Il n’y a pas de sot métier, dit-on. Pour subvenir à ses besoins quotidiens, chaque étudiant se bat comme il peut, surtout dans ce contexte où décrocher le moindre emploi est un parcours du combattant. A l’université, la situation est encore plus difficile. Piégés entre la bataille pour valider leurs semestres et s’assurer de quoi survivre, certains apprenants arrivent à joindre les deux bouts grâce au métier de vigile. Un boulot qui a certes des avantages mais comporte aussi d’énormes risques.
Au temple du savoir, les réalités des apprenants se ressemblent : nombre d’entre eux voient leur parcours universitaire freiné par un retard académique et un chevauchement d’années sans précédent. Outre cela, la vie universitaire chez les garçons comme chez les filles exige un minimum financier que beaucoup n’ont pas.
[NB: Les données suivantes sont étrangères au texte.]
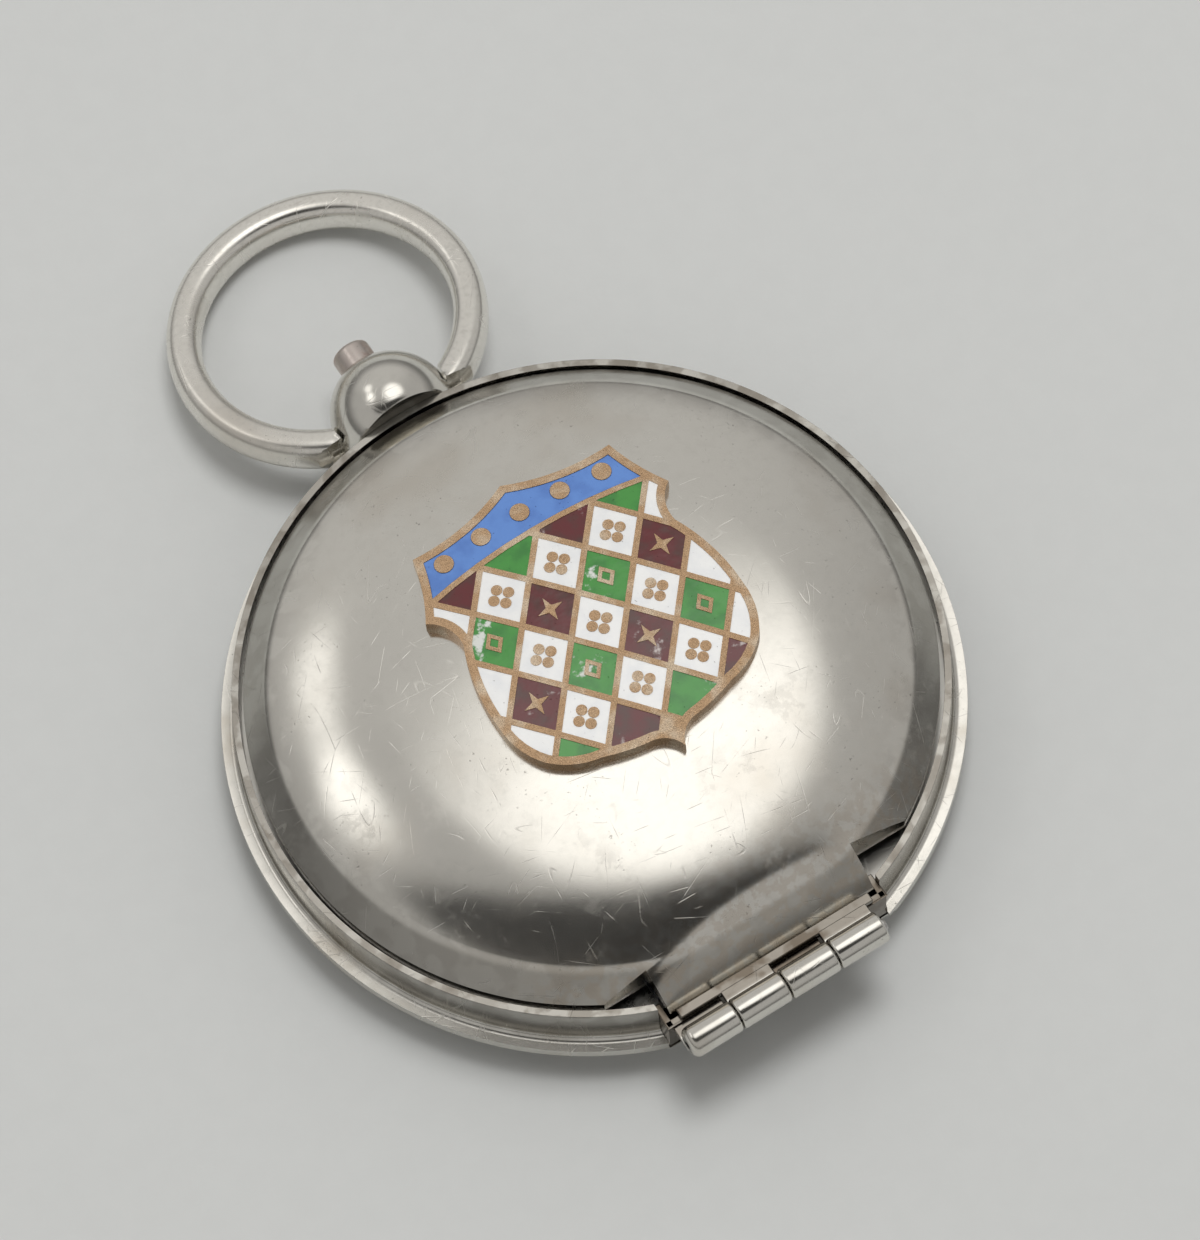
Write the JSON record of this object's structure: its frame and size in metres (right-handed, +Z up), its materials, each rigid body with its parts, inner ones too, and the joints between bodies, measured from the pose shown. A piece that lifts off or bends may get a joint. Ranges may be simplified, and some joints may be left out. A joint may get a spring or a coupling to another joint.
{
  "type": "coin case",
  "caption": "Round spring-lid pocket case for a gold coin, with a domed hinged lid, enamelled shield badge, push-button pendant and bow ring.",
  "frame": {"origin": "centre of the flat rest face under the back", "axes": "+Z up out of the lid, -Y towards the hinge, +Y towards the pendant and bow, X along the hinge pin"},
  "size_m": [0.0315, 0.0451, 0.0081],
  "materials": {
    "nickel_plate": "polished nickel plate, finely scratched",
    "nickel_inside": "nickel plate, duller inside",
    "bow_nickel": "worn satin nickel",
    "button_metal": "plate worn towards the base metal",
    "pin_steel": "bright steel",
    "spring_steel": "blued spring steel",
    "gilt_bronze": "worn gilt bronze",
    "enamel_blue": "vitreous enamel, glossy",
    "enamel_white": "vitreous enamel, glossy",
    "enamel_green": "vitreous enamel, glossy",
    "enamel_maroon": "vitreous enamel, worn"
  },
  "bodies": {
    "case": {"back_shell": "nickel_plate", "case_band": "nickel_plate", "base_hinge_leaf": "nickel_plate", "hinge_pin": "pin_steel", "inner_plate": "nickel_inside", "coin_retainer": "nickel_inside", "platform_spring": "spring_steel", "pendant_ball": "nickel_plate", "lock_spring_rivet": "pin_steel", "lift_spring_rivet": "pin_steel"},
    "lid": {"lid_shell": "nickel_plate", "lid_hinge_leaf": "nickel_plate", "catch_lug": "nickel_inside", "badge_plate": "gilt_bronze", "enamel_blue": "enamel_blue", "enamel_white": "enamel_white", "enamel_green": "enamel_green", "enamel_maroon": "enamel_maroon"},
    "button": {"push_button": "button_metal", "button_washer": "pin_steel"},
    "lock": {"lock_spring": "spring_steel"},
    "lift": {"lift_spring": "spring_steel"},
    "platform": {"coin_platform": "nickel_inside"},
    "bow": {"bow_ring": "bow_nickel"}
  },
  "joints": [
    {"name": "lid_hinge", "type": "hinge", "parent": "case", "child": "lid", "pos_m": [0, -0.0159, 0.0041], "axis": [1, 0, 0], "range_deg": [0, 110]},
    {"name": "button_press", "type": "slide", "parent": "case", "child": "button", "axis": [0, -1, 0], "range_m": [0, 0.0005], "stiffness_N_per_m": 600, "springref_m": -0.0002},
    {"name": "lock_flex", "type": "hinge", "parent": "case", "child": "lock", "pos_m": [-0.01065, 0.00746, 0.0021], "axis": [0, 0, -1], "range_deg": [0, 2.75]},
    {"name": "lift_flex", "type": "hinge", "parent": "case", "child": "lift", "pos_m": [-0.0046, -0.01275, 0.00315], "axis": [0, -1, 0], "range_deg": [0, 6.5]},
    {"name": "platform_press", "type": "slide", "parent": "case", "child": "platform", "axis": [0, 0, -1], "range_m": [0, 0.0017], "stiffness_N_per_m": 300, "springref_m": -0.0015, "deforming": ["platform_spring"]},
    {"name": "bow_swing", "type": "hinge", "parent": "case", "child": "bow", "pos_m": [0, 0.016, 0.0028], "axis": [1, 0, 0], "range_deg": [-38, 118]}
  ],
  "couplings": [
    {"joint": "lock_flex", "follows": "button_press", "rad_per_m": 94.073},
    {"joint": "lift_flex", "follows": "lid_hinge", "ratio": 0.055}
  ]
}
Pour faire face à leurs besoins, nombre d’entre eux n’hésitent donc pas à se faire recruter en tant que vigiles par des sociétés de sécurité. Achim Bamouni était en première année de sociologie quand il a été recruté en tant qu’agent de sécurité. Il exerce depuis 3 ans ce métier. Aujourd’hui, il est en année de licence. « Quand je suis arrivé au campus, un grand frère faisait déjà le job de vigile et grâce à lui, j’ai pu me faire embaucher par cette agence de sécurité. Grâce aux revenus que j’en tire, je me suis acheté une moto et une parcelle dans un non-loti que je suis en train de mettre en valeur», nous a-t-il confié.
Et comment parvient-il à concilier études et « vigilat » ? Achim nous explique qu’il a pu convaincre le responsable de l’agence de ne le programmer que les nuits. Cela, afin qu’il puisse prendre ses cours et composer ses devoirs. Ainsi, il a su exploiter les jours creux très fréquents à l’Université Joseph Ki-Zerbo, en raison des différents maux qui minent cette université, pour se reposer et « bosser ».
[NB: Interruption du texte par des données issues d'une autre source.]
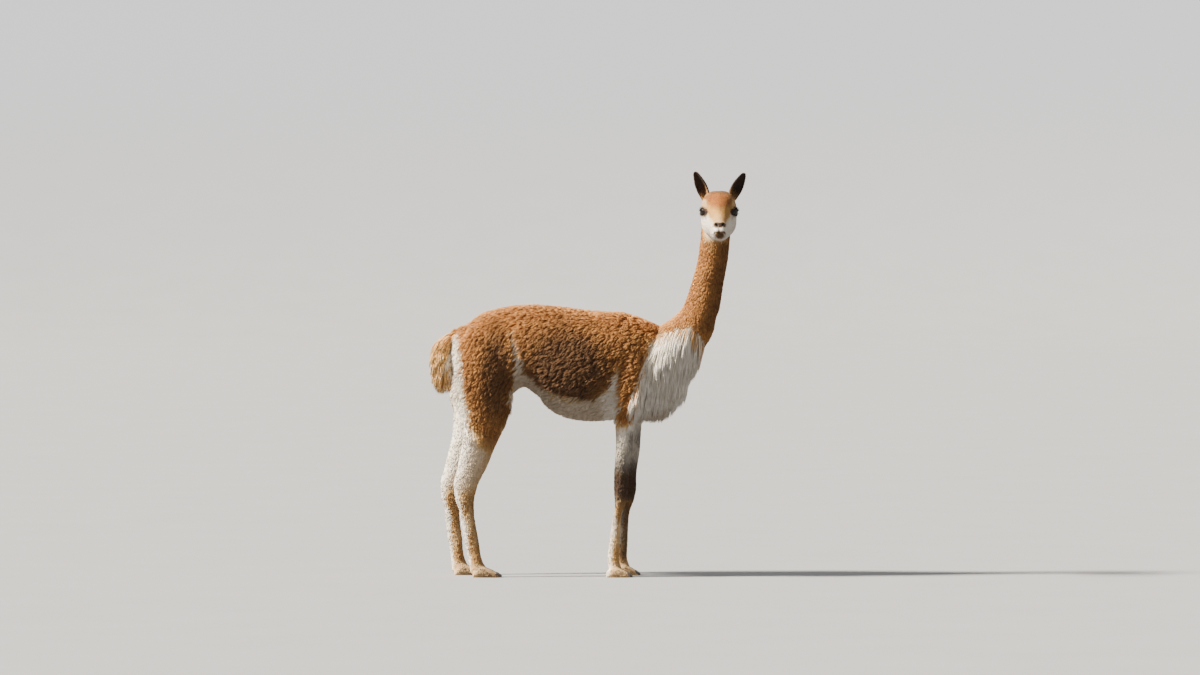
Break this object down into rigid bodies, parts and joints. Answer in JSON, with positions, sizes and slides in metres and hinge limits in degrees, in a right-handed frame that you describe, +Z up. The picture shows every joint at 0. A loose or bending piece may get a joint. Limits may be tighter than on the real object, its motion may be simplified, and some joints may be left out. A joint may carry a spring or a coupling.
{
  "type": "vicuna",
  "caption": "Life-size standing vicuna with its head turned to its right, cinnamon fleece, long white chest bib and slender legs.",
  "frame": {"origin": "floor level, below the middle of the model's own box", "axes": "+Z up and the longest extent, +X the way the body faces (from tail to chest), +Y the animal's left side; the head looks along -Y"},
  "size_m": [0.9717, 0.3295, 1.2558],
  "materials": {
    "fleece": "short dense cinnamon wool, matt",
    "cream": "long soft white hair, matt",
    "leg_coat": "short flat fawn and cream hair, matt",
    "ear_coat": "short near-black hair, matt",
    "eye": "wet dark brown, glossy",
    "nail": "dark horn, satin"
  },
  "bodies": {
    "root": {"head": "fleece", "ear_left": "ear_coat", "ear_right": "ear_coat", "eye_left": "eye", "eye_right": "eye", "neck": "fleece", "chest": "cream", "barrel": "fleece", "hips": "fleece", "tail": "fleece", "thigh_left": "fleece", "thigh_right": "fleece", "hind_shank_left": "leg_coat", "hind_shank_right": "leg_coat", "hind_foot_left": "leg_coat", "hind_foot_right": "leg_coat", "foreleg_left": "leg_coat", "foreleg_right": "leg_coat", "fore_foot_left": "leg_coat", "fore_foot_right": "leg_coat", "nail_fore_left_inner": "nail", "nail_fore_left_outer": "nail", "nail_fore_right_inner": "nail", "nail_fore_right_outer": "nail", "nail_hind_left_inner": "nail", "nail_hind_left_outer": "nail", "nail_hind_right_inner": "nail", "nail_hind_right_outer": "nail"}
  },
  "joints": []
}
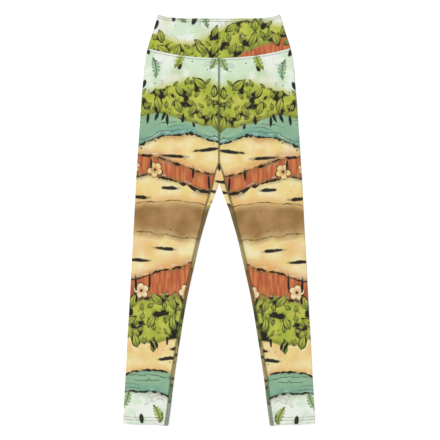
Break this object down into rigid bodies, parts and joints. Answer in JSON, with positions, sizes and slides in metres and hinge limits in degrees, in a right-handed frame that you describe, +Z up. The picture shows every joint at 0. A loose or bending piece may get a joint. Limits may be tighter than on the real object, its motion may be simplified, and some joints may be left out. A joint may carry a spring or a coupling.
{
  "type": "leggings",
  "caption": "Full-length high-waisted leggings of printed stretch knit, laid flat front up, with a wide doubled waistband and a folded crotch gusset.",
  "frame": {"origin": "centre of the garment's outline, on the surface that it lies on", "axes": "+X to the wearer's left, +Y from the hems to the waist, +Z up from the surface, out of the front"},
  "size_m": [0.4438, 0.95, 0.0048],
  "materials": {
    "waistband": "matte printed knit",
    "leg": "matte printed knit",
    "gusset": "matte printed knit"
  },
  "bodies": {
    "root": {"waistband_front": "waistband", "waistband_back": "waistband", "leg_left": "leg", "leg_right": "leg", "gusset": "gusset"}
  },
  "joints": []
}
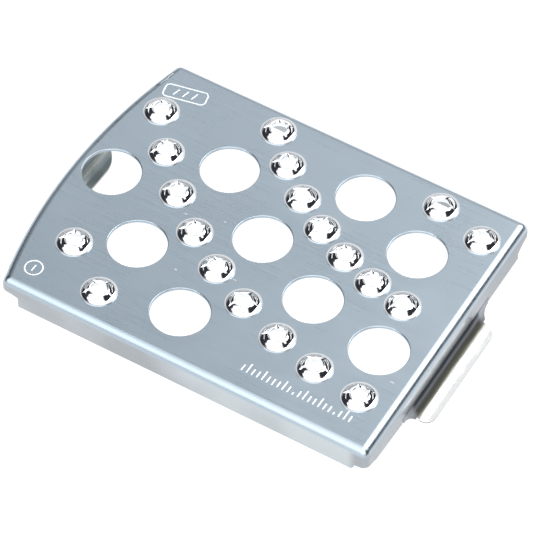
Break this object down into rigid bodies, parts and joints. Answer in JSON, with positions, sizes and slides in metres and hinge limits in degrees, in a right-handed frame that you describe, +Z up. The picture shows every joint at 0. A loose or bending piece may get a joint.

Si ce métier a des avantages qui enchantent, il comporte, comme tout autre, des risques. Safiatou Zongo, un pseudonyme que nous avons donné à une étudiante ex-vigile, se confie : « J’étais vigile dans une clinique, j’avais la charge de surveiller les personnes qui entrent et sortent du bâtiment. Mais un jour un fou s’est présenté à la porte et m’a menacée de le faire entrer chez le médecin. J’ai fui et je ne suis plus repartie là-bas ». Mais, nous dit-elle, la clinique a tenu à lui payer les trois semaines de travail qu’elle avait déjà effectué et c’est là qu’elle a découvert le pot aux roses. « L’entreprise prévoyait de me payer 30 000 F le mois alors que la clinique m’a fait savoir que le contrat qu’elle avait signé avec mon agence était de 75 0000 F, soit plus du double de ce qui devait m’être servi comme salaire mensuel. C’est de l’exploitation et cela m’a choquée et révoltée », fulmine-t-elle.
Achim Bamouni, quant à lui, raconte avoir échappé de justesse à des agresseurs qui s’en sont pris à une cour voisine. « Je me suis mis à l’abri et j’ai appelé des renforts. Un autre jour, un de nos camarades étudiants vigiles a été agressé et ligoté. Fort heureusement, il s’en est sorti sans dommage », nous raconte-t-il.
Ces étudiants vigiles sont recrutés et formés en 3 semaines. Ils reçoivent leur tenue et avec une matraque en guise d’arme de dissuasion pour faire face à des bandits de grands chemins opérant souvent en groupe.
Des risques qu’un autre étudiant actuellement engagé dans une agence de sécurité reconnaît. Pour des raisons d’anonymat, nous lui avons attribué le nom Salif Zongo. « Ce n’est pas avec plaisir que nous exerçons ce métier. Regardez vous-même : on est obligé, malgré nos diplômes, de faire un métier assez gênant. Sans compter que chaque jour, tu ne sais pas à qui tu auras affaire. Et même si tu le sais, tu n’as pas véritablement les moyens contre eux. Mais il n’y a pas d’emploi. L’Etat ne recrute que très peu d’entre nous. D’ailleurs, cette année on entend dire qu’il n’y aura pas de concours. Donc ont fait ce qu’on peut en attendant d’avoir quelque chose de stable à faire», déclare-t-il.
La joie de l’obtention du baccalauréat et le rêve de faire un long parcours universitaire de plusieurs étudiants se dissipent une fois sur le temple du savoir, les difficultés du terrain les ramenant à la dure réalité. Certains abandonnent, les plus chanceux sont recrutés lors des concours et d’autres tiennent le coup et exercent de petits métiers, dont celui de vigile, pour subvenir à leurs besoins.